The Pew survey shows that at least over the short term, proponents of wind and solar technologies may find a way to “sell” communal solutions using the different ways they appeal to different crowds.

“People can easily project their values with wind and solar in ways that are difficult to do with other technologies,” says Alex Trembath, communications director at the Breakthrough Institute, an Oakland-based think tank on environmental issues. “A Democrat might really like solar because they care about climate change and clean air technology, and care about the evil fossil fuel industry. A Republican might care because it’s a decentralized technology ... you can put it on your rooftop, and not worry about a centralized authority.”

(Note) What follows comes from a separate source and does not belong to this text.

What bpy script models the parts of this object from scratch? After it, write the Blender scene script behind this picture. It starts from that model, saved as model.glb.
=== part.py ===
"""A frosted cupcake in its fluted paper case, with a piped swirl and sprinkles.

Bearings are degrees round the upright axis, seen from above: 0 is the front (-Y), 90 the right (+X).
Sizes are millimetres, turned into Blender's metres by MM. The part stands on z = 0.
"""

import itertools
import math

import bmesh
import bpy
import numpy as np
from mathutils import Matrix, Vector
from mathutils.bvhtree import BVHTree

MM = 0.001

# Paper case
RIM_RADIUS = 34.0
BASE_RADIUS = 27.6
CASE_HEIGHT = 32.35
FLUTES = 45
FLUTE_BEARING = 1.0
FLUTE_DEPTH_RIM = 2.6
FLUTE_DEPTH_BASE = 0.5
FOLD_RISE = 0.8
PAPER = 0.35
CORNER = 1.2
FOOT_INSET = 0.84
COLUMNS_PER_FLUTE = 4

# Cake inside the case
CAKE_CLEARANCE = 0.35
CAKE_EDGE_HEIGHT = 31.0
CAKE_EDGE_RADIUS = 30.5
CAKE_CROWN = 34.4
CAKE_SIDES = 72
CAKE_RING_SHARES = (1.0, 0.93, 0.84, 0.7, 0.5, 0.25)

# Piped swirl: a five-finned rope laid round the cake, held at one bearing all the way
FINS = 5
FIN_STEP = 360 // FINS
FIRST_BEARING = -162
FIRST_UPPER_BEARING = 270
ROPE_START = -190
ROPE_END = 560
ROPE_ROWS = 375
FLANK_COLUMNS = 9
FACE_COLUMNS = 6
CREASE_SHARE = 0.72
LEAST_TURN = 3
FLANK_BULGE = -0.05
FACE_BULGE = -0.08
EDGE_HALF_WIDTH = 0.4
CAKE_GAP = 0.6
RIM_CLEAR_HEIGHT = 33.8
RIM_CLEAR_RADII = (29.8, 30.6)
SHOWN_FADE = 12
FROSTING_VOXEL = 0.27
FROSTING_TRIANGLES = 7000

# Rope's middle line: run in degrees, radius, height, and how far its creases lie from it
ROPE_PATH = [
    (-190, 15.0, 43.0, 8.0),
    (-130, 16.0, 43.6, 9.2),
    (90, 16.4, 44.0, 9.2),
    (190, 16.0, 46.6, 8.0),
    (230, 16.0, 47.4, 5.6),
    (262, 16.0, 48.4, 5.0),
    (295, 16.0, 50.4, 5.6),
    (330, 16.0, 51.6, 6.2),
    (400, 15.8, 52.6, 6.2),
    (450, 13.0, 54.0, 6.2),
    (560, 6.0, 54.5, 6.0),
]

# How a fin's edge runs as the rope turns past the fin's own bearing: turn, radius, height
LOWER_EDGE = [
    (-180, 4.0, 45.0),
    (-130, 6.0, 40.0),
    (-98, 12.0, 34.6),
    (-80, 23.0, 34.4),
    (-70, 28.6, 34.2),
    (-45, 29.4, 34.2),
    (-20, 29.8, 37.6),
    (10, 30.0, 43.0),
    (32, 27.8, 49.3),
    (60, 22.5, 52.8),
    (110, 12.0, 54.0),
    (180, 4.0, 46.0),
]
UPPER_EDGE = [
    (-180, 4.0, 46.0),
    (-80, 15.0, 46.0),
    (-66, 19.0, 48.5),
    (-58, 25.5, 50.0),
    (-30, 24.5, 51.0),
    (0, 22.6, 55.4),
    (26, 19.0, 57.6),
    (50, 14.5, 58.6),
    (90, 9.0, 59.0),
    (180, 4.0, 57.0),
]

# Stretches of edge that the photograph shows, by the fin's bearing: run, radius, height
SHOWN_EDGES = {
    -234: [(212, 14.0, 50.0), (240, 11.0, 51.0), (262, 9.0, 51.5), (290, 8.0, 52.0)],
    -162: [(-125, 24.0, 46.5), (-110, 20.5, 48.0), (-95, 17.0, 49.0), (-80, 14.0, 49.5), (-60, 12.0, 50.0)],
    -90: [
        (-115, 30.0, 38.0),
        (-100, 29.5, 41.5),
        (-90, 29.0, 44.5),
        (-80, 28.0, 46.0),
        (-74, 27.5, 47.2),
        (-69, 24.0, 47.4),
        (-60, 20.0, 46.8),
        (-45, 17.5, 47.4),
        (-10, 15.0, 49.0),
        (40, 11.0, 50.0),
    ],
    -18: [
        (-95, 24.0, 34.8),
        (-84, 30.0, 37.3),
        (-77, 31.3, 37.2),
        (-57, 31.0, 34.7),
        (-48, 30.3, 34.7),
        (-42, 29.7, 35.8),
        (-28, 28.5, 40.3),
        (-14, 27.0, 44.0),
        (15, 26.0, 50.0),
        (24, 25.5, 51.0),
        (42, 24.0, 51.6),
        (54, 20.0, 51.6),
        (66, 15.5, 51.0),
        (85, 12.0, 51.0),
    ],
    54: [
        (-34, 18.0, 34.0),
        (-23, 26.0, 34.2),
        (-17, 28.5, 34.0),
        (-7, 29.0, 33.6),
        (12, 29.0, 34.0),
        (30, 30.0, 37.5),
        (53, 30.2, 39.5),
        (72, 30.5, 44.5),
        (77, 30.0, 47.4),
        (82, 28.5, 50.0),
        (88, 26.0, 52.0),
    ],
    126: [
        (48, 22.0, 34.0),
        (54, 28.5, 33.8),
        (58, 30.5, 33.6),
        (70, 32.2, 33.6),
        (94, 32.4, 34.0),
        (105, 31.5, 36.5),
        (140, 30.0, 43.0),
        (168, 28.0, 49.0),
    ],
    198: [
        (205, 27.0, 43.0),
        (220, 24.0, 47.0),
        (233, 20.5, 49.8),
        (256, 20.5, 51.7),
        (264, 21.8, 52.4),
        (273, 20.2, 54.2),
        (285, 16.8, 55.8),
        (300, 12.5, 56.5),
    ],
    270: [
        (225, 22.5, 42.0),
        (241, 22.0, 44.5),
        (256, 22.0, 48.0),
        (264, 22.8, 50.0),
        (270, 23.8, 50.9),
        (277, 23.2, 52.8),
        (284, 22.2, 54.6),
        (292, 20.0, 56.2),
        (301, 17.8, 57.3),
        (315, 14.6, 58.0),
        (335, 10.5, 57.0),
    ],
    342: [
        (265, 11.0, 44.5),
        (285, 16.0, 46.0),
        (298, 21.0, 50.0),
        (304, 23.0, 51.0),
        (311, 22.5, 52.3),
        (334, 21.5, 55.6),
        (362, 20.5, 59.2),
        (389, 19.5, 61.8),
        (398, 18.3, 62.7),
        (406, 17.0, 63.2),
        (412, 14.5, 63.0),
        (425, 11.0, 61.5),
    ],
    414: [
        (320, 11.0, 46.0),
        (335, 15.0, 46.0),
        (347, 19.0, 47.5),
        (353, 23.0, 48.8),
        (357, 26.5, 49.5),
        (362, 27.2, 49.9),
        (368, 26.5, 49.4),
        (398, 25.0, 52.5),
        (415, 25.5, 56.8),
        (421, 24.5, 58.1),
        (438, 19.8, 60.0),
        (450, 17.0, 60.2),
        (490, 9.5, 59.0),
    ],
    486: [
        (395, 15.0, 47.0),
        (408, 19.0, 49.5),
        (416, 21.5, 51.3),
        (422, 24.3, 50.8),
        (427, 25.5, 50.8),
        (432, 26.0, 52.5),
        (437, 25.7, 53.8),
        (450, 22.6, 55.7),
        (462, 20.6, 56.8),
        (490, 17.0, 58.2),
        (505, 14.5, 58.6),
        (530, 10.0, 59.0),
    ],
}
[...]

“You can imagine both on big scales or on very small scales. They come in all shapes and sizes,” he tells the Monitor. “It’s really a benefit to those technologies. If you’re a nuclear [power] advocate like I am, you wonder about how you can learn from it.

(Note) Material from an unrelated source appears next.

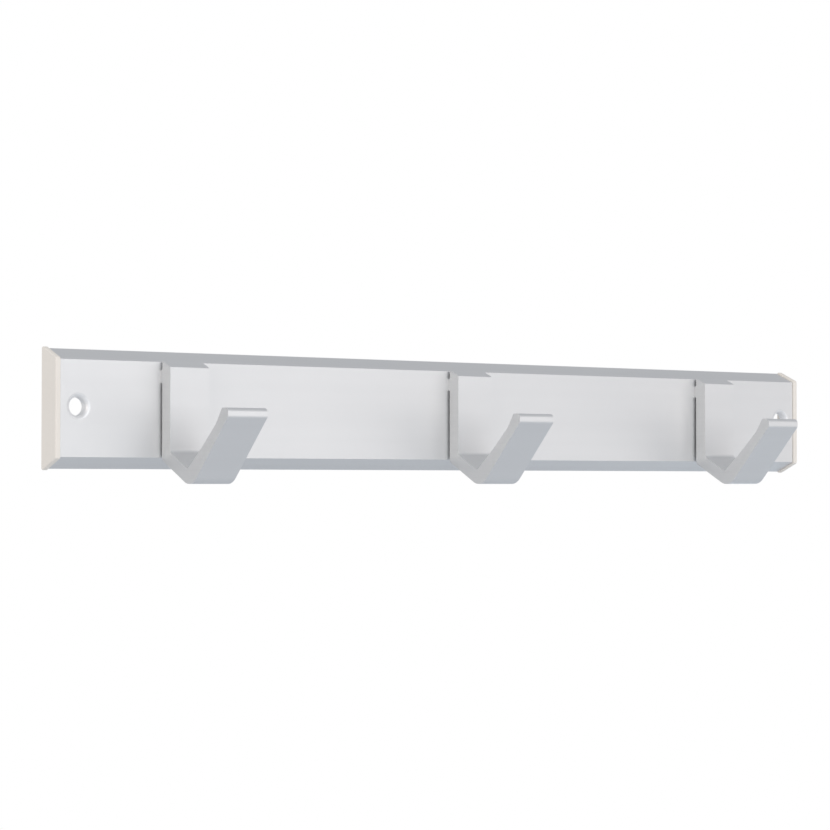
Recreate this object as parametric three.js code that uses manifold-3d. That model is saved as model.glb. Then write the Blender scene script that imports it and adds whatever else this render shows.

Low oil prices – and the fracking boom that has helped drive them down – have led at least some analysts to worry that renewable energy sources could begin to slip down the list of government priorities, as the Monitor noted in September. Americans remain divided over wether the boom in natural gas found in from shale formations, whose extraction has triggered earthquakes and contaminated water supplies, could serve as a bridge fuel to a low carbon future.

"You need subsidies for renewables because we are not there yet, by far,” former chief executive of the International Energy Agency Maria van der Hoeven told the Monitor in 2014. “You need subsidies not only for technologies that are economically more or less viable, but also for new technologies to come. Governments need to use their money to really push technology development and new types of renewable energy that are still in a lab stage or in a pilot phase.”

But with the price of wind and solar power falling fast, the International Energy Agency foresees a rosy future for these renewable energy sources – especially for solar, which the IEA thinks could go from less than 1 percent of the electricity market today to the world’s biggest source by 2050, reported Bloomberg last year.

Mr. Trembath says that the newness of wind and solar might also aid their popularity. “[T]he reasons to oppose it don’t jump to mind, and the association with any government policy isn’t the most immediate thing.”

[Editor's note: An earlier version misstated when the Monitor's interview with Ms. van der Hoeven took place.]

“It isn’t just marketing – wind and solar are legitimately clean ... but in abstract terms, Democrats, Republicans and everyone in the middle gets to project their values on the technology.”